Tolérance universelle.

Les chrétiens, qui voyaient l’apostasie de Julien avec horreur et avec indignation, pensaient avoir plus lieu de craindre son pouvoir que ses argumens. Les païens, instruits de la ferveur de son zèle, attendaient peut-être avec impatience le moment prochain où ils pourraient allumer contre les ennemis des dieux les bûchers de la persécution ; ils se flattaient peut-être que la haine ingénieuse du prince inventerait quelque genre de mort ou quelque torture nouvelle inconnue à la fureur grossière et inexpérimentée de ses prédécesseurs.

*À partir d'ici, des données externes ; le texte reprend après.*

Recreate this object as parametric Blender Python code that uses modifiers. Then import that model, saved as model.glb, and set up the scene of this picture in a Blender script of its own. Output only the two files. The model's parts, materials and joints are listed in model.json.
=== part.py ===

Mais la prudente humanité d’un empereur[1] qui s’occupait de sa réputation, de la paix publique, et des droits du genre humain, trompa, du moins en apparence, l’espoir et la crainte

  1. Libanius (orat. parent., c. 58, p. 283, 284) a développé avec éloquence les principes tolérans et la conduite de l’empereur son ami. Dans une épître remarquable qu’il adressa au peuple de Bostra, Julien lui-même (epist. 52) parle de sa modération, et laisse apercevoir ce zèle qu’avoue Ammien, et dont l’accuse saint Grégoire de Nazianze, orat. 3, p. 72.